(Instructions to follow):
Write out each line beneath this one exactly as it reads.
*** Available data ***
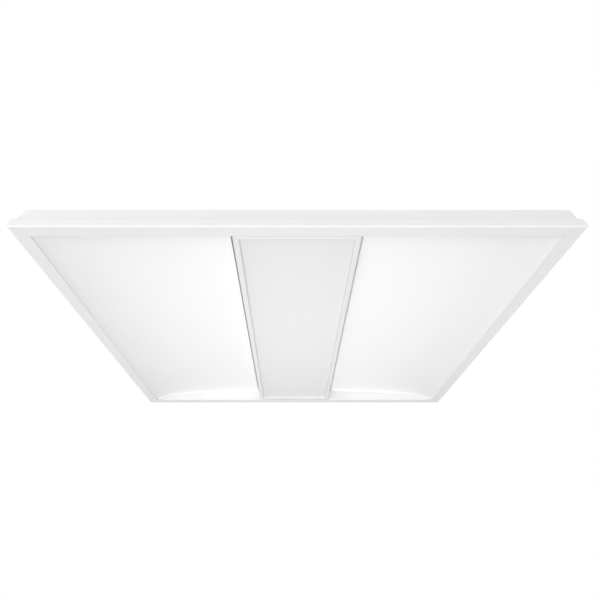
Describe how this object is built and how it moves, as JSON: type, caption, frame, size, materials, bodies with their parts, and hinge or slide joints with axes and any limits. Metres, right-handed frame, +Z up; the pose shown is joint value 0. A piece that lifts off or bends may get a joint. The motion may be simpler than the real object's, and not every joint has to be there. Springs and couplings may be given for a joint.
{
  "type": "recessed troffer light",
  "caption": "Square recessed ceiling light: white curved side reflectors beside a flat framed centre lens, wiring box with hinged cover on its back, swing-out grid clips.",
  "frame": {"origin": "centre of the square face, on the underside of its flange, which is the ceiling plane", "axes": "+Z up into the ceiling void; Y runs along the centre lens; X across it; front is -Y"},
  "size_m": [0.603, 0.603, 0.0777],
  "materials": {
    "white_enamel": "satin powder coat",
    "diffuser": "frosted, fine diagonal lattice on its lower face",
    "rail_aluminium": "mill finish extrusion",
    "galvanised_steel": "zinc coated, faint spangle",
    "spring_steel": "zinc plated",
    "fastener_steel": "zinc plated",
    "tinned_copper": "tinned",
    "board_white": "white solder mask",
    "led_phosphor": "yellow phosphor",
    "connector_nylon": "moulded",
    "driver_case": "pale grey, semi-gloss",
    "board_green": "green solder mask",
    "component_black": "moulded",
    "bushing_nylon": "moulded",
    "terminal_plastic": "moulded",
    "insulation_red": "extruded",
    "insulation_blue": "extruded",
    "insulation_grey": "extruded",
    "insulation_black": "extruded",
    "insulation_white": "extruded",
    "insulation_green": "extruded"
  },
  "bodies": {
    "housing": {"frame_rail_front": "white_enamel", "frame_rail_right": "white_enamel", "frame_rail_back": "white_enamel", "frame_rail_left": "white_enamel", "housing_pan": "white_enamel", "reflector_right": "white_enamel", "reflector_left": "white_enamel", "end_wall_front": "white_enamel", "end_wall_back": "white_enamel", "engine_channel": "white_enamel", "lens_rail_right": "rail_aluminium", "lens_rail_left": "rail_aluminium", "corner_keys": "galvanised_steel", "driver_box": "galvanised_steel", "knockout_disc": "galvanised_steel", "hinge_leaf": "galvanised_steel", "hanger_tabs": "galvanised_steel", "channel_rivets": "fastener_steel", "board_screws": "fastener_steel", "driver_box_screws": "fastener_steel", "driver_screws": "fastener_steel", "ground_screw": "fastener_steel", "clip_rivets": "fastener_steel", "hinge_pin": "fastener_steel", "ground_lug": "tinned_copper", "led_board_right": "board_white", "led_board_left": "board_white", "led_packages_right": "led_phosphor", "led_packages_left": "led_phosphor", "board_connectors": "connector_nylon", "driver_base": "driver_case", "driver_cover": "driver_case", "driver_board": "board_green", "driver_components": "component_black", "lead_bushing": "bushing_nylon", "terminal_block": "terminal_plastic", "lead_positive": "insulation_red", "lead_negative": "insulation_blue", "board_link_lead": "insulation_grey", "line_lead": "insulation_black", "neutral_lead": "insulation_white", "ground_lead": "insulation_green"},
    "lens_assembly": {"lens": "diffuser", "lens_frame_right": "white_enamel", "lens_frame_left": "white_enamel", "lens_frame_front": "white_enamel", "lens_frame_back": "white_enamel"},
    "access_cover": {"access_cover": "galvanised_steel"},
    "grid_clip_right_front": {"grid_clip_right_front": "spring_steel"},
    "grid_clip_right_back": {"grid_clip_right_back": "spring_steel"},
    "grid_clip_left_front": {"grid_clip_left_front": "spring_steel"},
    "grid_clip_left_back": {"grid_clip_left_back": "spring_steel"}
  },
  "joints": [
    {"name": "lens_drop", "type": "slide", "parent": "housing", "child": "lens_assembly", "axis": [0, 0, -1], "range_m": [0, 0.06]},
    {"name": "access_cover_hinge", "type": "hinge", "parent": "housing", "child": "access_cover", "pos_m": [0, 0.057, 0.0755], "axis": [1, 0, 0], "range_deg": [0, 110]},
    {"name": "grid_clip_right_front_swing", "type": "hinge", "parent": "housing", "child": "grid_clip_right_front", "pos_m": [0.2699, -0.19, 0.0289], "axis": [0, 0, -1], "range_deg": [0, 90]},
    {"name": "grid_clip_right_back_swing", "type": "hinge", "parent": "housing", "child": "grid_clip_right_back", "pos_m": [0.2699, 0.19, 0.0289], "axis": [0, 0, 1], "range_deg": [0, 90]},
    {"name": "grid_clip_left_front_swing", "type": "hinge", "parent": "housing", "child": "grid_clip_left_front", "pos_m": [-0.2699, -0.19, 0.0289], "axis": [0, 0, 1], "range_deg": [0, 90]},
    {"name": "grid_clip_left_back_swing", "type": "hinge", "parent": "housing", "child": "grid_clip_left_back", "pos_m": [-0.2699, 0.19, 0.0289], "axis": [0, 0, -1], "range_deg": [0, 90]}
  ]
}
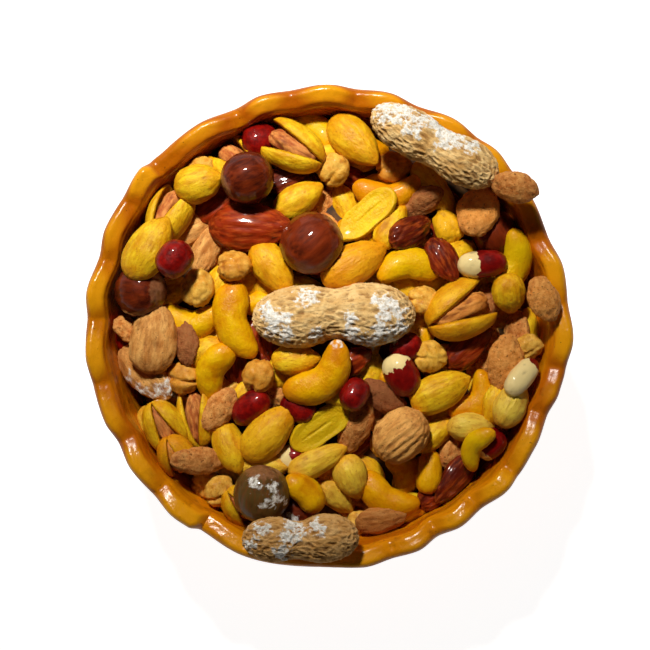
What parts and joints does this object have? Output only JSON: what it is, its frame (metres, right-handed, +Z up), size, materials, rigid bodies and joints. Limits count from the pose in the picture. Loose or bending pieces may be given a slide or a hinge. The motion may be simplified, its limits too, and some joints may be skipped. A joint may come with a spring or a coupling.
{
  "type": "bowl of mixed nuts",
  "caption": "Handmade amber glazed bowl with a wavy lip, heaped with mixed nuts, roasted chickpeas and peanuts in their shells.",
  "frame": {"origin": "middle of the foot ring, on the surface that the bowl stands on", "axes": "+Z up, +X to the right and +Y away from the reader in a view from above, the long peanut lying along X"},
  "size_m": [0.1371, 0.1359, 0.0707],
  "materials": {
    "amber_glaze": "thick glossy amber glaze on stoneware, darker where it pools",
    "roasted_nuts": "saffron yellow, tan and red brown roasted nuts, some glossy and some dusty",
    "peanut_shell": "dry netted shell with patches of white salt"
  },
  "bodies": {
    "root": {"bowl": "amber_glaze", "nut_heap": "roasted_nuts", "peanut_middle": "peanut_shell", "peanut_back": "peanut_shell", "peanut_front": "peanut_shell"}
  },
  "joints": []
}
***
(The result):
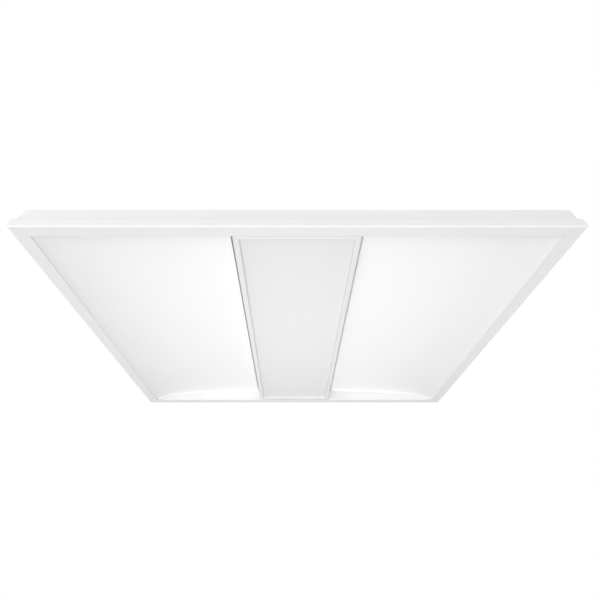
Describe how this object is built and how it moves, as JSON: type, caption, frame, size, materials, bodies with their parts, and hinge or slide joints with axes and any limits. Metres, right-handed frame, +Z up; the pose shown is joint value 0. A piece that lifts off or bends may get a joint. The motion may be simpler than the real object's, and not every joint has to be there. Springs and couplings may be given for a joint.
{
  "type": "recessed troffer light",
  "caption": "Square recessed ceiling light: white curved side reflectors beside a flat framed centre lens, wiring box with hinged cover on its back, swing-out grid clips.",
  "frame": {"origin": "centre of the square face, on the underside of its flange, which is the ceiling plane", "axes": "+Z up into the ceiling void; Y runs along the centre lens; X across it; front is -Y"},
  "size_m": [0.603, 0.603, 0.0777],
  "materials": {
    "white_enamel": "satin powder coat",
    "diffuser": "frosted, fine diagonal lattice on its lower face",
    "rail_aluminium": "mill finish extrusion",
    "galvanised_steel": "zinc coated, faint spangle",
    "spring_steel": "zinc plated",
    "fastener_steel": "zinc plated",
    "tinned_copper": "tinned",
    "board_white": "white solder mask",
    "led_phosphor": "yellow phosphor",
    "connector_nylon": "moulded",
    "driver_case": "pale grey, semi-gloss",
    "board_green": "green solder mask",
    "component_black": "moulded",
    "bushing_nylon": "moulded",
    "terminal_plastic": "moulded",
    "insulation_red": "extruded",
    "insulation_blue": "extruded",
    "insulation_grey": "extruded",
    "insulation_black": "extruded",
    "insulation_white": "extruded",
    "insulation_green": "extruded"
  },
  "bodies": {
    "housing": {"frame_rail_front": "white_enamel", "frame_rail_right": "white_enamel", "frame_rail_back": "white_enamel", "frame_rail_left": "white_enamel", "housing_pan": "white_enamel", "reflector_right": "white_enamel", "reflector_left": "white_enamel", "end_wall_front": "white_enamel", "end_wall_back": "white_enamel", "engine_channel": "white_enamel", "lens_rail_right": "rail_aluminium", "lens_rail_left": "rail_aluminium", "corner_keys": "galvanised_steel", "driver_box": "galvanised_steel", "knockout_disc": "galvanised_steel", "hinge_leaf": "galvanised_steel", "hanger_tabs": "galvanised_steel", "channel_rivets": "fastener_steel", "board_screws": "fastener_steel", "driver_box_screws": "fastener_steel", "driver_screws": "fastener_steel", "ground_screw": "fastener_steel", "clip_rivets": "fastener_steel", "hinge_pin": "fastener_steel", "ground_lug": "tinned_copper", "led_board_right": "board_white", "led_board_left": "board_white", "led_packages_right": "led_phosphor", "led_packages_left": "led_phosphor", "board_connectors": "connector_nylon", "driver_base": "driver_case", "driver_cover": "driver_case", "driver_board": "board_green", "driver_components": "component_black", "lead_bushing": "bushing_nylon", "terminal_block": "terminal_plastic", "lead_positive": "insulation_red", "lead_negative": "insulation_blue", "board_link_lead": "insulation_grey", "line_lead": "insulation_black", "neutral_lead": "insulation_white", "ground_lead": "insulation_green"},
    "lens_assembly": {"lens": "diffuser", "lens_frame_right": "white_enamel", "lens_frame_left": "white_enamel", "lens_frame_front": "white_enamel", "lens_frame_back": "white_enamel"},
    "access_cover": {"access_cover": "galvanised_steel"},
    "grid_clip_right_front": {"grid_clip_right_front": "spring_steel"},
    "grid_clip_right_back": {"grid_clip_right_back": "spring_steel"},
    "grid_clip_left_front": {"grid_clip_left_front": "spring_steel"},
    "grid_clip_left_back": {"grid_clip_left_back": "spring_steel"}
  },
  "joints": [
    {"name": "lens_drop", "type": "slide", "parent": "housing", "child": "lens_assembly", "axis": [0, 0, -1], "range_m": [0, 0.06]},
    {"name": "access_cover_hinge", "type": "hinge", "parent": "housing", "child": "access_cover", "pos_m": [0, 0.057, 0.0755], "axis": [1, 0, 0], "range_deg": [0, 110]},
    {"name": "grid_clip_right_front_swing", "type": "hinge", "parent": "housing", "child": "grid_clip_right_front", "pos_m": [0.2699, -0.19, 0.0289], "axis": [0, 0, -1], "range_deg": [0, 90]},
    {"name": "grid_clip_right_back_swing", "type": "hinge", "parent": "housing", "child": "grid_clip_right_back", "pos_m": [0.2699, 0.19, 0.0289], "axis": [0, 0, 1], "range_deg": [0, 90]},
    {"name": "grid_clip_left_front_swing", "type": "hinge", "parent": "housing", "child": "grid_clip_left_front", "pos_m": [-0.2699, -0.19, 0.0289], "axis": [0, 0, 1], "range_deg": [0, 90]},
    {"name": "grid_clip_left_back_swing", "type": "hinge", "parent": "housing", "child": "grid_clip_left_back", "pos_m": [-0.2699, 0.19, 0.0289], "axis": [0, 0, -1], "range_deg": [0, 90]}
  ]
}
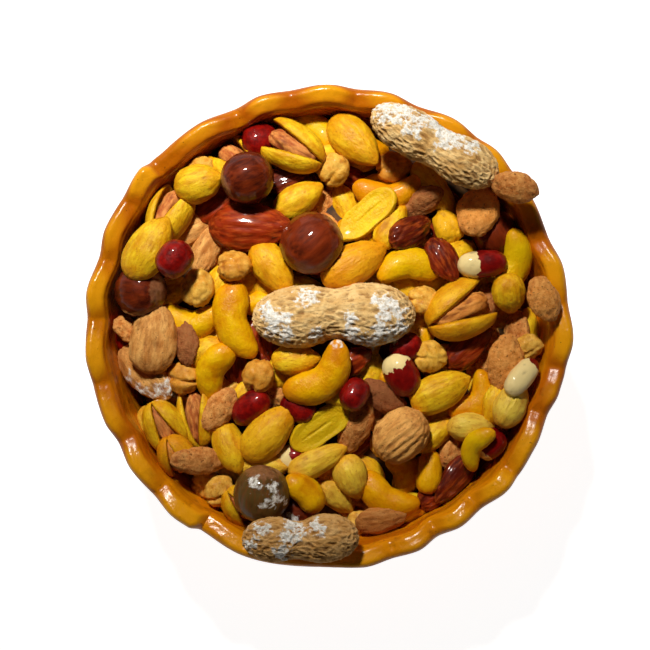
What parts and joints does this object have? Output only JSON: what it is, its frame (metres, right-handed, +Z up), size, materials, rigid bodies and joints. Limits count from the pose in the picture. Loose or bending pieces may be given a slide or a hinge. The motion may be simplified, its limits too, and some joints may be skipped. A joint may come with a spring or a coupling.
{
  "type": "bowl of mixed nuts",
  "caption": "Handmade amber glazed bowl with a wavy lip, heaped with mixed nuts, roasted chickpeas and peanuts in their shells.",
  "frame": {"origin": "middle of the foot ring, on the surface that the bowl stands on", "axes": "+Z up, +X to the right and +Y away from the reader in a view from above, the long peanut lying along X"},
  "size_m": [0.1371, 0.1359, 0.0707],
  "materials": {
    "amber_glaze": "thick glossy amber glaze on stoneware, darker where it pools",
    "roasted_nuts": "saffron yellow, tan and red brown roasted nuts, some glossy and some dusty",
    "peanut_shell": "dry netted shell with patches of white salt"
  },
  "bodies": {
    "root": {"bowl": "amber_glaze", "nut_heap": "roasted_nuts", "peanut_middle": "peanut_shell", "peanut_back": "peanut_shell", "peanut_front": "peanut_shell"}
  },
  "joints": []
}